Dans la deuxième parabole, il n’est plus question de la réponse donnée. Le roi fait un festin de noces pour son fils. Quand la salle est remplie de convives, il entre pour les rencontrer. L’accent du récit porte alors sur le vêtement des invités. Pour participer aux noces, il y a donc une seconde condition à remplir. Répondre à l’appel est certes nécessaire, mais encore faut-il revêtir un vêtement. Ce vêtement c’est le Christ lui-même au sens où Paul dit qu’il nous faut revêtir le Christ : « vous tous, qui avez été baptisés en Christ, vous avez revêtu Christ » (Ga 3,27). Celui qui n’a pas revêtu ce vêtement de la foi, de la justice, de la résurrection, ne peut participer au banquet de noces. Cette parabole évoque probablement le repas eucharistique auquel seul peut participer celui qui a revêtu le Christ, le croyant, le baptisé : « Heureux les invités au festin des noces de l’Agneau » (Ap 19,9).

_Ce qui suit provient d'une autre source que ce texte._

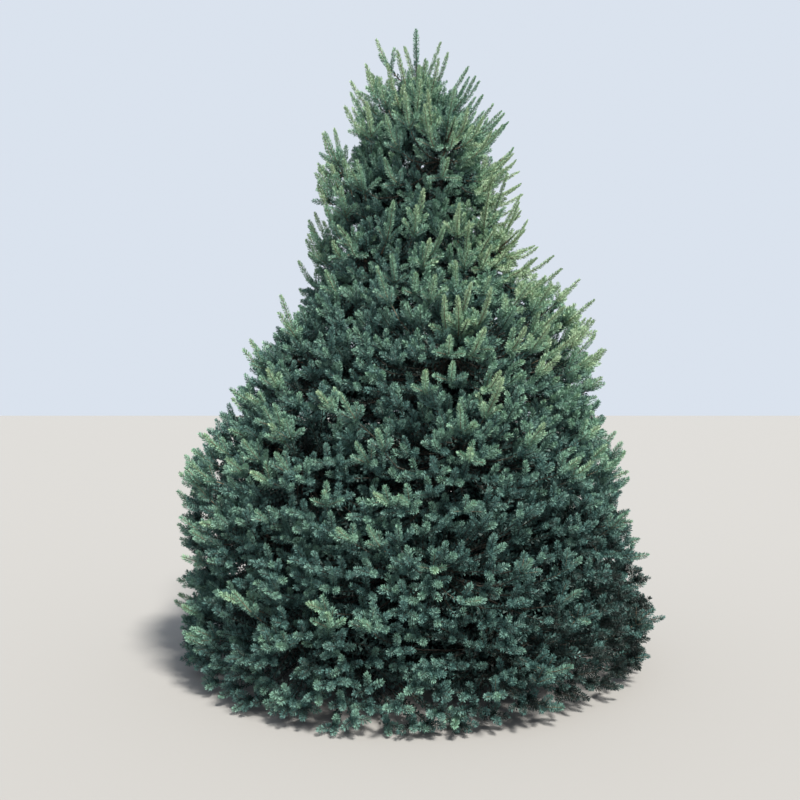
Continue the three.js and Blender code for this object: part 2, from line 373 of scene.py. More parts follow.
def underside_at(tier, r, turn):
    """The height of a tier's underside at distance r from the trunk's axis, in the direction `turn`."""
    underside, rise = TIERS[tier][1:]
    wave = WAVE_HEIGHT * math.sin(WAVES * turn + 2 * tier) if tier else 0
    return underside - rise * (crown_radius(underside, SIDEWAYS) - r) + wave * r / WAVE_REACH


def upturn(z):
    """How strongly the shoots at height z turn up."""
    return lerp(SKIRT_UPTURN, LEADER_UPTURN, z / HEIGHT)


def trunk_centre(z):
    """The trunk's middle at a height: it stands a little swept."""
    bend = math.sin(math.pi * min(z, TRUNK_TOP) / TRUNK_TOP)
    return Vector((TRUNK_SWEEP * bend, -0.5 * TRUNK_SWEEP * bend, z))


class Bend:
    """A curve from a start to an end that is pulled towards a middle point."""

    def __init__(self, start, middle, end):
        self.start = start
        self.middle = middle
        self.end = end
        points = [self.at(i / BEND_STEPS) for i in range(BEND_STEPS + 1)]
        self.length = sum((b - a).length for a, b in zip(points, points[1:]))

    def at(self, share):
        rest = 1 - share
        return rest * rest * self.start + 2 * rest * share * self.middle + share * share * self.end

    def heading(self, share):
        rest = 1 - share
        return (rest * (self.middle - self.start) + share * (self.end - self.middle)).normalized()

    def stretch(self, low, high, count):
        """Points along a part of the curve."""
        return [self.at(lerp(low, high, i / (count - 1))) for i in range(count)]


class Room:
    """The room that one mass keeps to, as in the solids: u runs across it and v up, both from -1 to 1."""

    def __init__(self, tier, index):
        self.tier = tier
        self.index = index
        self.random = seeded(SEED + TIER_SEED * tier + BOUGH_SEED * index)
        self.half = math.pi / TIERS[tier][0]
        self.azimuth = tier * TIER_TURN + 2 * index * self.half
        self.slant = SLANT if tier % 2 else -SLANT
        self.swell = 1 + self.random(-SWELLING, SWELLING)
        self.limb = self.grow_limb()

    def floor_at(self, r, turn):
        return underside_at(self.tier, r, turn)

    def ceiling_at(self, r, turn):
        if self.tier == LEADER:
            return HEIGHT + CEILING_MARGIN
        return underside_at(self.tier + 1, r, turn)

    def reach(self, u, v):
        top = HEIGHT if self.tier == LEADER else TIERS[self.tier + 1][1]
        z = lerp(TIERS[self.tier][1], top, (v + 1) / 2)
        bulge = self.swell - ROUNDING * (u * u + v * v) / 2
        return crown_radius(z, self.azimuth + u * self.half) * bulge

    def face(self, u, v, depth):
        """A place on the crown's outline over the room, which fills most of the crease between rooms."""
        level = lerp(self.place(0, -1, 0).z, self.place(0, 1, 0).z, (v + 1) / 2)
        full = crown_radius(level, self.azimuth + u * self.half)
        return self.place(u, v, depth - CREASE_FILL * (full - self.reach(u, v)))

    def place(self, u, v, depth):
        r = max(0, self.reach(u, v) - depth)
        turn = self.azimuth + u * self.half + v * self.slant
        z = lerp(self.floor_at(r, turn), self.ceiling_at(r, turn), (v + 1) / 2)
        return Vector((r * math.cos(turn), r * math.sin(turn), z))

    def grow_limb(self):
        """The limb of the room, from the trunk's axis to the mass's furthest tip."""
        if self.tier == LEADER:
            foot = trunk_centre(TRUNK_TOP)
            tip = Vector((0, 0, HEIGHT))
            return Bend(foot, foot.lerp(tip, 0.5), tip)
        middle = (self.floor_at(0, 0) + self.ceiling_at(0, 0)) / 2
        step = self.index - (TIERS[self.tier][0] - 1) / 2
        start = trunk_centre(middle + step * BOUGH_STAGGER)
        across = self.random(-LIMB_ACROSS, LIMB_ACROSS)
        tip = self.place(across, self.random(0, LIMB_UP), 0)
        return Bend(start, start.lerp(tip, 0.5) - BOUGH_SAG * UP, tip)


class Paths:
    """Paths gathered as points and edges, with named values at their points."""

    def __init__(self, *names):
        self.points = []
        self.edges = []
        self.values = {name: [] for name in names}

    def add(self, points, **values):
        first = len(self.points)
        self.points += points
        self.edges += [(i, i + 1) for i in range(first, len(self.points) - 1)]
        for name, (low, high) in values.items():
            self.values[name] += [lerp(low, high, i / (len(points) - 1)) for i in range(len(points))]

    def mesh(self, name):
        mesh = bpy.data.meshes.new(name)
        mesh.from_pydata(self.points, self.edges, [])
        for key, column in self.values.items():
            mesh.attributes.new(key, "FLOAT", "POINT").data.foreach_set("value", column)
        return mesh


def lowest_level(tier):
    """How far down the face of a tier's rooms the tips reach: further in the skirt and at the top."""
    if tier == 0:
        return SKIRT_LOW
    return TOP_LOW if tier >= LEADER - 1 else FACE_LOW


def twig_tips(room, sizes):
    """Tips spread over the face of the room in staggered rows, about a gap apart, with a seeded jitter."""
    lowest = lowest_level(room.tier)
    tall = (room.place(0, 1, 0).z - room.place(0, -1, 0).z) * (FACE_HIGH - lowest) / 2
    rows = max(FEWEST_TIPS, round(tall / sizes.twig_gap))
    for row in range(rows):
        level = lerp(lowest, FACE_HIGH, (row + 0.5) / rows)
        wide = 2 * room.half * room.reach(0, level) * FACE_ACROSS
        columns = max(FEWEST_TIPS, round(wide / sizes.twig_gap))
        for column in range(columns):
            offset = ROW_OFFSET if row % 2 else -ROW_OFFSET
            jitter = room.random(-TIP_JITTER, TIP_JITTER)
            across = 2 * (column + 0.5 + offset + jitter) / columns - 1
            up = level + room.random(-2 * TIP_JITTER, 2 * TIP_JITTER) / rows
            near = room.place(across, up, 0)
            rise = near.z / HEIGHT
            fresh_share = sizes.fresh_share * (FRESH_AT_GROUND + FRESH_RISE * rise + spikiness(near))
            fresh = room.random(0, 1) < fresh_share
            rough = sizes.roughness * clamp(rise / SMOOTH_SKIRT, LEAST_ROUGHNESS, 1)
            depth = room.random(0, 1) ** ROUGHNESS_POWER * rough * room.reach(0, 0)
            depth = 0 if fresh else depth + inset_at(sizes, near)
            tip = lifted(room.face(FACE_ACROSS * across, up, depth))
            if within_crown(tip) and tip.z < BODY_TOP:
                yield tip, fresh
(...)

Les deux paraboles réunies soulignent les deux conditions pour participer au repas du Seigneur : il faut donner une réponse personnelle positive à l’appel de Dieu, mais il faut aussi porter le vêtement du Christ. En réunissant ces deux paraboles en une, Matthieu exprime que les deux conditions sont essentielles et indissociables pour participer à l’eucharistie. Ces deux paraboles présentent le Royaume comme un banquet, une belle image puisée dans la tradition biblique. Le récit de Matthieu semble pétri de nombreuses allusions au texte d’Isaïe de la première lecture où Dieu invite, avec son peuple, tous les peuples de la terre à son banquet de viandes grasses. Chaque eucharistie anticipe et réalise déjà ce banquet messianique de la fin des temps.
Si, dans sa grande miséricorde, « Dieu veut que tous les hommes soient sauvés » (1Tm 2,4), il ne nous sauvera pas sans notre collaboration : il nous appelle et nous invite à lui répondre par toute notre existence. La participation à l’eucharistie nous demande de porter le vêtement reçu au baptême. Que le Seigneur répande son Esprit dans nos cœurs pour que nous soyons toujours prêts à répondre à son appel en nous présentant à lui avec le vêtement lumineux du Christ ressuscité que nous avons reçu au jour de notre baptême.
Frère François-Dominique CHARLES, o.p.